Contract flipping is a major issue for workers at Pearson. Because airports in Canada are privately operated, services are often subcontracted out to employers. When a different employer wins a contract, airport workers must reapply for their jobs, often losing negotiated benefits, seniority, and salary increases.

“With contract flipping, you often have groups of workers who aren’t sure what their union will be in a few years because their work will be contracted out, the contract will be flipped. They may find themselves in the same union, a different union, no union at all,” says Gray. “Many of the workers in Canadian airports are considered federal workers and there are gaps in the labour laws for federal workers.”

One of these gaps is successorship rights, which are common in both the private and public sector but rarely apply to federal workers. With successorship rights, if the conditions of the job change – for example, if a new service provider is awarded the contract – but the type of work remains the same, the new employer is required to maintain union-negotiated work standards. Without successorship rights, negotiated wages and seniority can be lost when there’s a new employer.

“With contract flipping, you often have groups of workers who aren’t sure what their union will be in a few years because their work will be contracted out, the contract will be flipped.”

Contract flipping makes it difficult for trade unions to build a base of activists and organizers on the shop floor, and it also suppresses wages across the airport. TAWC activist Yavar Qadri believes contract flipping is a deliberate strategy to make it more difficult for workers to organize.

“We depend on these contracts to just exist. It’s a dehumanizing experience, but it’s just how it is. It’s very hard to convince people to come to a rally. It’s very hard to convince people to strike,” he says. “People are afraid. It’s the fear. It’s the learned helplessness.”

A high proportion of the workers that experience contract flipping at Pearson are immigrant workers and workers of colour, living in the nearby suburbs of Brampton, Mississauga, and Etobicoke. Smith explains that workers who are employed in the public sector or by the airport authority tend to have better working conditions, benefits, and job security than contract workers – but contract workers are more likely to be people of colour.

“What we’re seeing is date of hire. As the airport and companies privatize, and neoliberalism kick[s] in, every subsequent generation has worse working conditions, which then drives down the wages of the economy and the surrounding community,” Smith says. “And what we’re seeing is that the surrounding communities of the airport are pockets of poverty, and that’s where racialized workers are living.”

The introduction of precarious work has gone hand in hand with both the racialization of the workforce and the boom of mass tourism.

“There’s been this conversion of air travel into a mass tourism industry.
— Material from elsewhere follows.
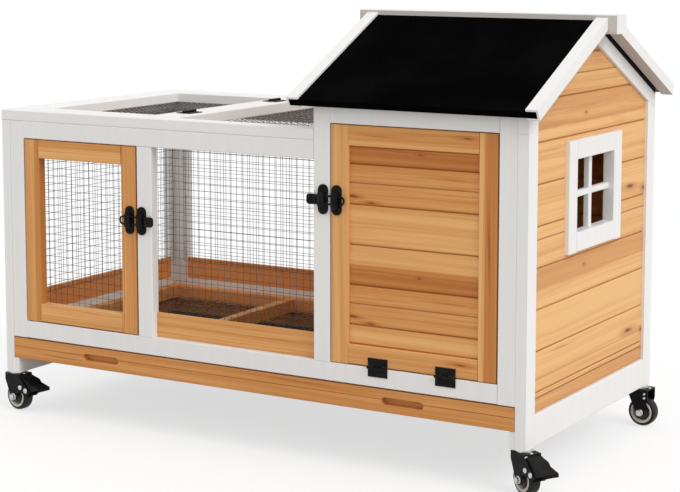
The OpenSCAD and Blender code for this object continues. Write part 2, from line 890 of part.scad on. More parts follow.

And one of the ways this has been accomplished is greatly deteriorating working conditions and lowering the compensation and benefits that workers receive,” says Gray.
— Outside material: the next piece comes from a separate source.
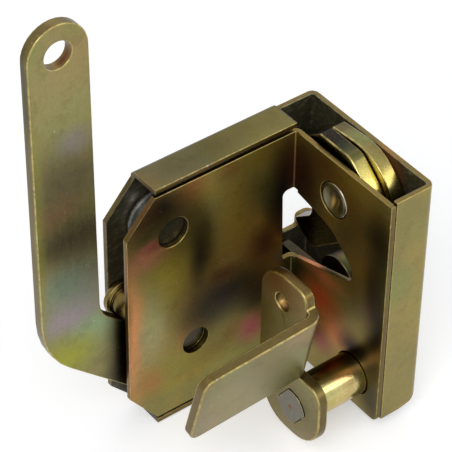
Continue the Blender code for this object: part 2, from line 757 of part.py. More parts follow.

Qadri says that it is immigrants who must accept the most dangerous and precarious work at Pearson.

“Most of the people who work here in the airport in low-paying jobs are first-generation immigrants. It’s about not being born and raised here in Canada,” he says. “These things are being taken advantage of by the capitalists here at the airport.”

“There’s been this conversion of air travel into a mass tourism industry. And one of the ways this has been accomplished is greatly deteriorating working conditions and lowering the compensation and benefits that workers receive.”

For Smith, pressuring the federal government to create reports and legislation that impact the workers affected by contract flipping is a way of organizing some of the most unprotected workers at Pearson. Now, an employee’s length of service is treated as continuous under new contract flipping protections passed by the federal government in 2018.

“We’re tackling it on demographic issues, on community issues, and from the most vulnerable,” he said. “Racialized workers are the most vulnerable, and by raising their living standards, you raise [them] for everyone else.”

Challenging the labour orthodoxy

But this growth is not without growing pains. Trade unions remain skeptical of dual unionism – the development of a parallel structure within or analogous to a pre-existing trade union – and TAWC activists remain firm that the workers’ council is complementary to pre-existing union structures.

“This is not dual unionism. We’re all proud of our respective unions; we all work within our respective unions,” says Smith. “But when it comes to issues that involve multiple groups of employers, multiple unions, collective community issues, this is where the community union model comes in. It fills the gap that collective bargaining can’t; it does not replace collective bargaining.”

The TAWC has also managed to operate relatively free from national-level conflicts among Canadian trade unions. In January of 2018, one of the six solidarity pact unions, Unifor, disaffiliated from the Canadian Labour Congress after it allegedly began raiding other unions’ workplaces. Neither Smith, who is a Unifor member, nor Rowan, who is a member of CUPE, felt that Unifor’s disaffiliation impacted their ability to do work with the TAWC.

“It fills the gap that collective bargaining can’t; it does not replace collective bargaining.”

“Actually, it’s kind of a unique thing and you don’t really figure it out until you’ve been at a few meetings or gone to an event. We’re all figuring it out together, but we’re independent of the politics going on in Ottawa or in union headquarters,” explains Rowan. “I get along great with Unifor workers even though Unifor disassociated from a governing labour body. It’s important for me to get along with Unifor members at the airport. We are very democratic. We all share ideas and each other’s injuries and victories and losses.”

In fact, “A lot of these workers walk back into their own unions from the TAWC and start to ask difficult questions of the labour movement,” says Gray.

“Workers within the TAWC are engaging in some exciting conversations and exciting activities. They are collaborating with other airport workers who aren’t in their own union in a way that they weren’t doing before through their union. They are engaging in strategic discussions through the workers’ council in a way that they often were not in their own unions. They are engaging in direct action in a way that they often were not in their own unions,” he continues. “This can’t help but challenge some of what the airport unions are currently doing and what the broader labour movement is currently doing.”

The questions that TAWC workers are asking of their unions will be questions worth seriously examining – the TAWC is a relatively small group, but they are expanding steadily and have won real gains for Pearson workers, from a $3.50 fare on the UP Express to a working relationship with the GTAA that supersedes their individual employers. Now, when the airport authority designs its check-in counters, it meets with representatives from the TAWC to ensure that workers are involved in the process.

“These things that you learn in the union movement, when they work, they are used by everyone in the union movement,” says Qadri. “I see the TAWC growing. I don’t know how fast that’s gonna be, but it’s going to grow to be very powerful, as big as the airport is, as powerful as the airport is.”